What you will do: Copy every line, leaving nothing out and adding nothing.

Available data:

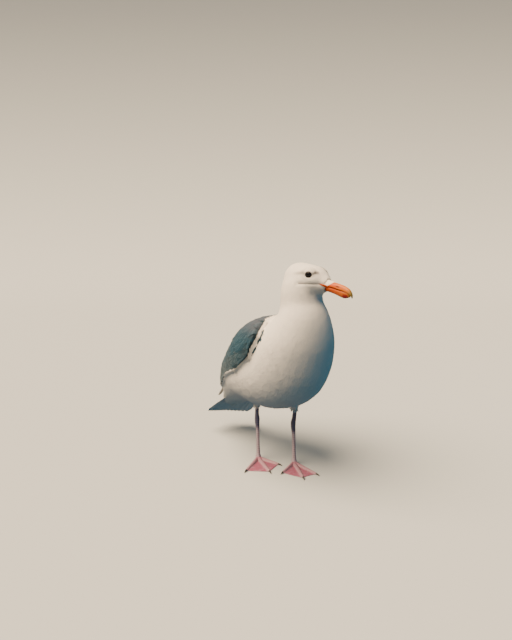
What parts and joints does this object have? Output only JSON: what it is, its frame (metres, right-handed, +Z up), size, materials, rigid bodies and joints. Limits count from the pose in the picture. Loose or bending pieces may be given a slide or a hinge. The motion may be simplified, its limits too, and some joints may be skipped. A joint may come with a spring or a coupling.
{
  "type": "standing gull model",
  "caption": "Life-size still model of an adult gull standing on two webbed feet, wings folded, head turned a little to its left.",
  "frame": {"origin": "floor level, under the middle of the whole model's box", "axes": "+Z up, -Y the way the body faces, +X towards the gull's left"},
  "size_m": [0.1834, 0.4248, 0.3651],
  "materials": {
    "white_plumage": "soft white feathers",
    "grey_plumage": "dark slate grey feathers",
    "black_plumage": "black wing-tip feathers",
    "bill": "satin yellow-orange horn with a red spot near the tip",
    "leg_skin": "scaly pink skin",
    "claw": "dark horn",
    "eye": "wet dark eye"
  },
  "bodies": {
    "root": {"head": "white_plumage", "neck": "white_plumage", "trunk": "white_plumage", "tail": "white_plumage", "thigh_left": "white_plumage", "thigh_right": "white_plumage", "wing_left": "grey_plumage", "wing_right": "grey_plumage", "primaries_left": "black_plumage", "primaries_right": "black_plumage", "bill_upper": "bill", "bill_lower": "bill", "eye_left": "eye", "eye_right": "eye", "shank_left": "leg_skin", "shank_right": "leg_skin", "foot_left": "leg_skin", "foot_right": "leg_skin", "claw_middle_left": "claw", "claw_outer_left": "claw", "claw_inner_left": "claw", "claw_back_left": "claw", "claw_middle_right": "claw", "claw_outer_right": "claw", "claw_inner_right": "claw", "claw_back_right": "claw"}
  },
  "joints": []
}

Worked answer:
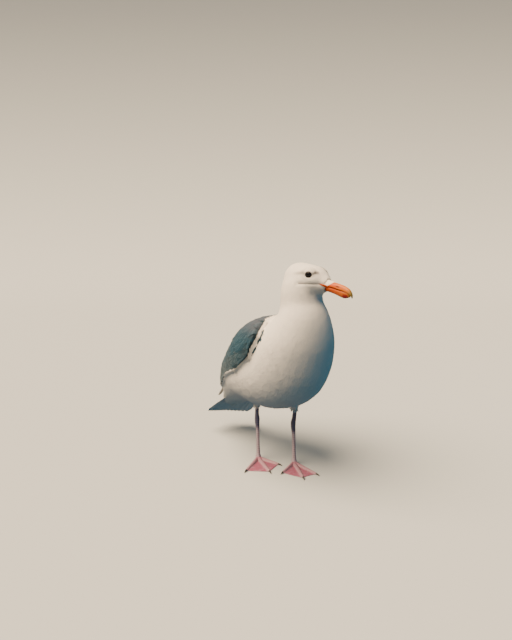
What parts and joints does this object have? Output only JSON: what it is, its frame (metres, right-handed, +Z up), size, materials, rigid bodies and joints. Limits count from the pose in the picture. Loose or bending pieces may be given a slide or a hinge. The motion may be simplified, its limits too, and some joints may be skipped. A joint may come with a spring or a coupling.
{
  "type": "standing gull model",
  "caption": "Life-size still model of an adult gull standing on two webbed feet, wings folded, head turned a little to its left.",
  "frame": {"origin": "floor level, under the middle of the whole model's box", "axes": "+Z up, -Y the way the body faces, +X towards the gull's left"},
  "size_m": [0.1834, 0.4248, 0.3651],
  "materials": {
    "white_plumage": "soft white feathers",
    "grey_plumage": "dark slate grey feathers",
    "black_plumage": "black wing-tip feathers",
    "bill": "satin yellow-orange horn with a red spot near the tip",
    "leg_skin": "scaly pink skin",
    "claw": "dark horn",
    "eye": "wet dark eye"
  },
  "bodies": {
    "root": {"head": "white_plumage", "neck": "white_plumage", "trunk": "white_plumage", "tail": "white_plumage", "thigh_left": "white_plumage", "thigh_right": "white_plumage", "wing_left": "grey_plumage", "wing_right": "grey_plumage", "primaries_left": "black_plumage", "primaries_right": "black_plumage", "bill_upper": "bill", "bill_lower": "bill", "eye_left": "eye", "eye_right": "eye", "shank_left": "leg_skin", "shank_right": "leg_skin", "foot_left": "leg_skin", "foot_right": "leg_skin", "claw_middle_left": "claw", "claw_outer_left": "claw", "claw_inner_left": "claw", "claw_back_left": "claw", "claw_middle_right": "claw", "claw_outer_right": "claw", "claw_inner_right": "claw", "claw_back_right": "claw"}
  },
  "joints": []
}